Rain robbed more than five hours of play on the opening day of the three-day cricket match between New Zealand and the Board President XI.

india Updated: Sep 27, 2003 03:33 IST

It will always be difficult to keep the rain gods away from the ACA-VDCA Stadium. Actually someone with a little sense of geography would not have chosen this particular spot for cricket.

While the Bay of Bengal on one side and the hills on the other make the ground picturesque, it also ensures that with the slightest low pressure developing over the sea, with the stadium on the windward side, a drizzle passes over the stadium every other moment.

That is exactly what happened throughout the better part of Friday, the first day of the three-day match between the New Zealanders and the Board President's XI here.

Heavy overnight rain had ensured no play was possible in the first session and the umpires, Jasbir Singh and SK Sharma, could only make the second inspection at 11 a.m. There were some very damp patches on the far end near the bowlers' run up, and quite a few parts where the close-in fielders stand were wet.

The groundsmen, the Super Sopper and copious amounts of sawdust worked relentlessly to dry up those parts but just after the third inspection at noon, when the umpires said the match was going to start in an hour, another spurt of showers brought the covers back on.

Finally play started only at three, and only 10 overs could be bowled as another round of showers swept the ground.

Electing to bat first, Board President's XI were 23 without loss with skipper Virender Sehwag and Akash Chopra batting on nine each when play was called off.

The captain looked the more aggressive slashing at anything short and wide of the off-stump. One such attempt flew dangerously between gully and point and ended up on the fence. Sehwag had another scare when an in-cutter from Ian Butler jagged past the inside-edge and over the bails.
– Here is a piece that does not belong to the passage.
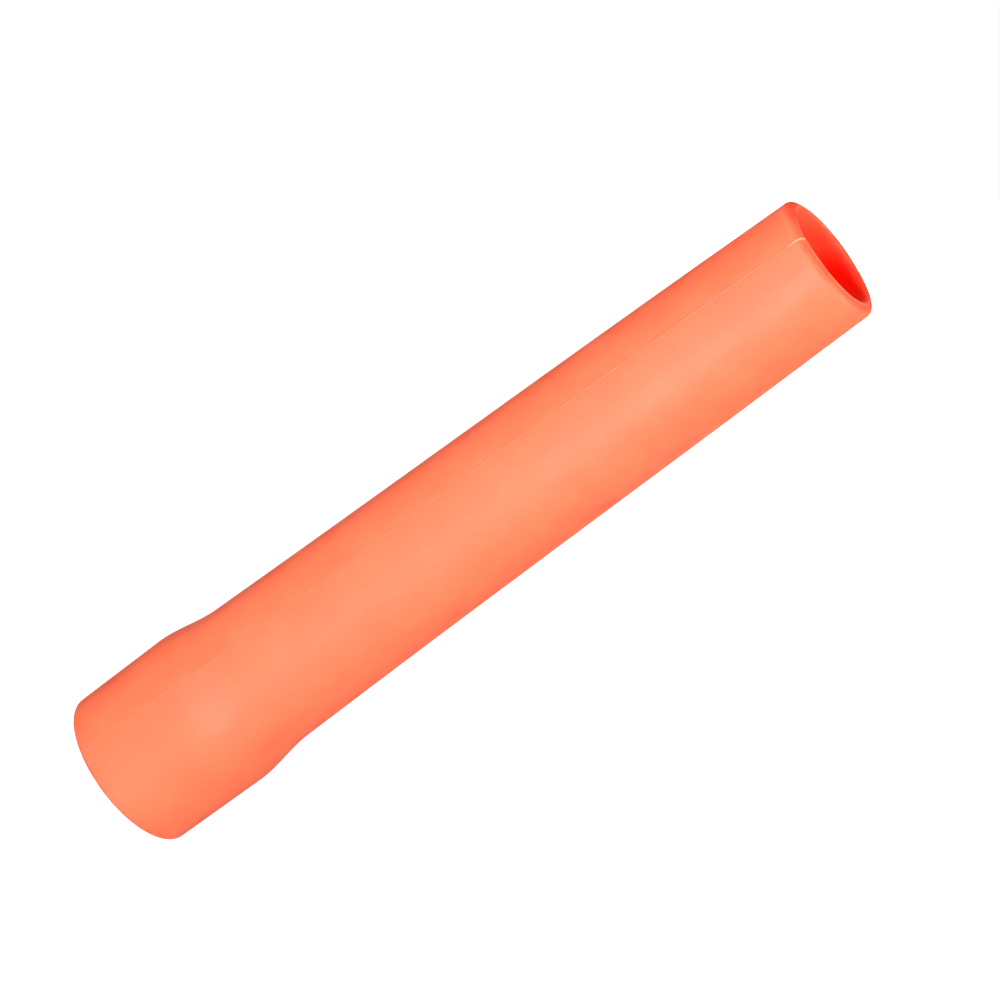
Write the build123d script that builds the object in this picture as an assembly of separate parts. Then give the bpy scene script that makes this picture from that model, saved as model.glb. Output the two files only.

Delhi opener Chopra -- sent in ahead of Shib Sundar Das -- on the other hand, looked more restrained and kept leaving everything outside his off-stump. Every time, except for once.

Butler forced the edge but the ball dropped awkwardly between skipper Stephen Fleming and Scott Styris and went past the third man boundary.

New Zealand decided to rest Jacob Oram and Daryl Tuffey for the match and began their bowling with Butler and Michael Mason with a packed off-side field. But with little help from the wicket, Fleming quickly replaced the latter with Styris after the sixth over.